───── Dataset content ─────

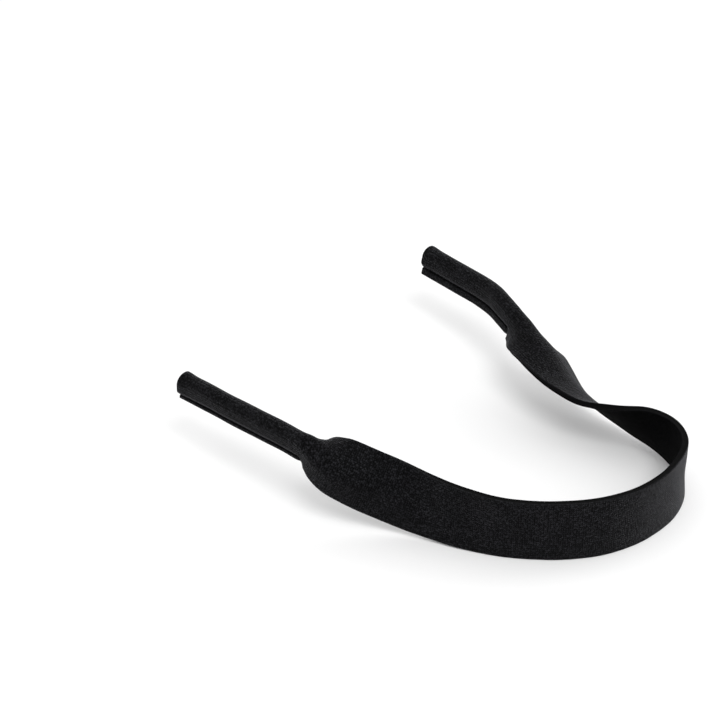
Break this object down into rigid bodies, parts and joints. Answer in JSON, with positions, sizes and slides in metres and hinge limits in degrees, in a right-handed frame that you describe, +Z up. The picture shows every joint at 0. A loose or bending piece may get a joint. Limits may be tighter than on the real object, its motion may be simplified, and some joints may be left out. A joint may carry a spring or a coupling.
{
  "type": "eyeglass retainer strap",
  "caption": "Black neoprene strap with a broad band that curves behind the head and folded, sewn sleeves at its ends that push over the temples of a pair of glasses.",
  "frame": {"origin": "on the table under the middle of the strap's bounding box", "axes": "+Y points to the front, the way the sleeves open towards the glasses; +X to the wearer's right; +Z up, with the band standing on its lower edge"},
  "size_m": [0.1406, 0.165, 0.036],
  "materials": {
    "foam_core": "matt closed-cell foam, seen at the cut edges",
    "knit_outer": "fine matt jersey knit bonded to the foam",
    "knit_inner": "fine matt jersey knit lining",
    "seam_thread": "spun polyester sewing thread"
  },
  "bodies": {
    "left_sleeve": {"left_sleeve_core": "foam_core", "left_sleeve_outer_knit": "knit_outer", "left_sleeve_inner_knit": "knit_inner", "left_seam_needle_thread": "seam_thread", "left_seam_bobbin_thread": "seam_thread"},
    "left_band": {"left_band_core": "foam_core", "left_band_outer_knit": "knit_outer", "left_band_inner_knit": "knit_inner"},
    "back_band": {"back_band_core": "foam_core", "back_band_outer_knit": "knit_outer", "back_band_inner_knit": "knit_inner"},
    "right_band": {"right_band_core": "foam_core", "right_band_outer_knit": "knit_outer", "right_band_inner_knit": "knit_inner"},
    "right_sleeve": {"right_sleeve_core": "foam_core", "right_sleeve_outer_knit": "knit_outer", "right_sleeve_inner_knit": "knit_inner", "right_seam_needle_thread": "seam_thread", "right_seam_bobbin_thread": "seam_thread"}
  },
  "joints": [
    {"name": "left_bend", "type": "hinge", "parent": "back_band", "child": "left_band", "pos_m": [-0.0387, -0.03618, 0.013], "axis": [0.0232, -0.0541, 0.9983], "range_deg": [-15, 30], "stiffness_Nm_per_rad": 0.002},
    {"name": "left_neck", "type": "hinge", "parent": "left_band", "child": "left_sleeve", "pos_m": [-0.06616, 0.02458, 0.03009], "axis": [-0.0014, 0.0298, 0.9996], "range_deg": [-20, 35], "stiffness_Nm_per_rad": 0.001},
    {"name": "right_bend", "type": "hinge", "parent": "back_band", "child": "right_band", "pos_m": [0.0452, -0.07178, 0.01275], "axis": [-0.0016, -0.0015, 1], "range_deg": [-30, 15], "stiffness_Nm_per_rad": 0.002},
    {"name": "right_neck", "type": "hinge", "parent": "right_band", "child": "right_sleeve", "pos_m": [0.0607, 0.03352, 0.02897], "axis": [-0.0382, -0.1059, 0.9936], "range_deg": [-35, 20], "stiffness_Nm_per_rad": 0.001}
  ]
}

─────

| Stated problem |
Extract each line of the material exactly as it stands.

| In response |
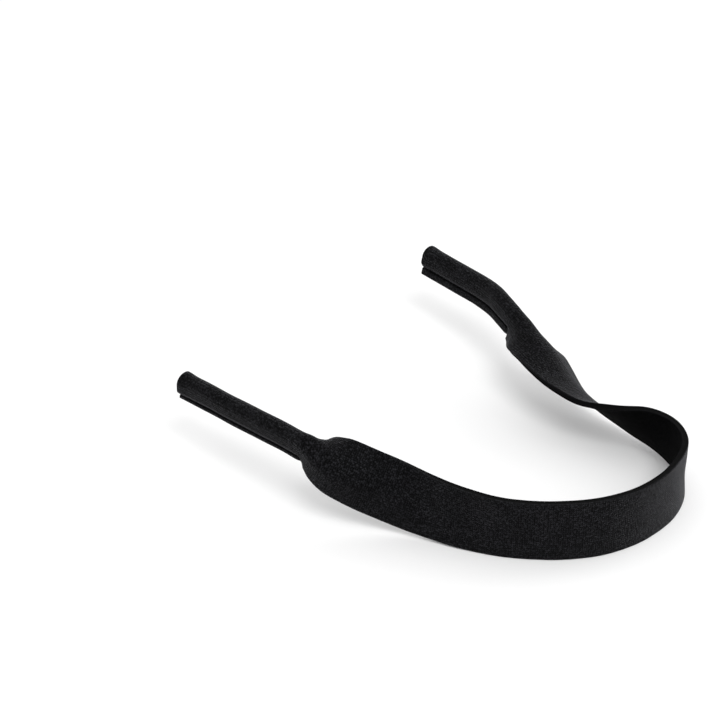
Break this object down into rigid bodies, parts and joints. Answer in JSON, with positions, sizes and slides in metres and hinge limits in degrees, in a right-handed frame that you describe, +Z up. The picture shows every joint at 0. A loose or bending piece may get a joint. Limits may be tighter than on the real object, its motion may be simplified, and some joints may be left out. A joint may carry a spring or a coupling.
{
  "type": "eyeglass retainer strap",
  "caption": "Black neoprene strap with a broad band that curves behind the head and folded, sewn sleeves at its ends that push over the temples of a pair of glasses.",
  "frame": {"origin": "on the table under the middle of the strap's bounding box", "axes": "+Y points to the front, the way the sleeves open towards the glasses; +X to the wearer's right; +Z up, with the band standing on its lower edge"},
  "size_m": [0.1406, 0.165, 0.036],
  "materials": {
    "foam_core": "matt closed-cell foam, seen at the cut edges",
    "knit_outer": "fine matt jersey knit bonded to the foam",
    "knit_inner": "fine matt jersey knit lining",
    "seam_thread": "spun polyester sewing thread"
  },
  "bodies": {
    "left_sleeve": {"left_sleeve_core": "foam_core", "left_sleeve_outer_knit": "knit_outer", "left_sleeve_inner_knit": "knit_inner", "left_seam_needle_thread": "seam_thread", "left_seam_bobbin_thread": "seam_thread"},
    "left_band": {"left_band_core": "foam_core", "left_band_outer_knit": "knit_outer", "left_band_inner_knit": "knit_inner"},
    "back_band": {"back_band_core": "foam_core", "back_band_outer_knit": "knit_outer", "back_band_inner_knit": "knit_inner"},
    "right_band": {"right_band_core": "foam_core", "right_band_outer_knit": "knit_outer", "right_band_inner_knit": "knit_inner"},
    "right_sleeve": {"right_sleeve_core": "foam_core", "right_sleeve_outer_knit": "knit_outer", "right_sleeve_inner_knit": "knit_inner", "right_seam_needle_thread": "seam_thread", "right_seam_bobbin_thread": "seam_thread"}
  },
  "joints": [
    {"name": "left_bend", "type": "hinge", "parent": "back_band", "child": "left_band", "pos_m": [-0.0387, -0.03618, 0.013], "axis": [0.0232, -0.0541, 0.9983], "range_deg": [-15, 30], "stiffness_Nm_per_rad": 0.002},
    {"name": "left_neck", "type": "hinge", "parent": "left_band", "child": "left_sleeve", "pos_m": [-0.06616, 0.02458, 0.03009], "axis": [-0.0014, 0.0298, 0.9996], "range_deg": [-20, 35], "stiffness_Nm_per_rad": 0.001},
    {"name": "right_bend", "type": "hinge", "parent": "back_band", "child": "right_band", "pos_m": [0.0452, -0.07178, 0.01275], "axis": [-0.0016, -0.0015, 1], "range_deg": [-30, 15], "stiffness_Nm_per_rad": 0.002},
    {"name": "right_neck", "type": "hinge", "parent": "right_band", "child": "right_sleeve", "pos_m": [0.0607, 0.03352, 0.02897], "axis": [-0.0382, -0.1059, 0.9936], "range_deg": [-35, 20], "stiffness_Nm_per_rad": 0.001}
  ]
}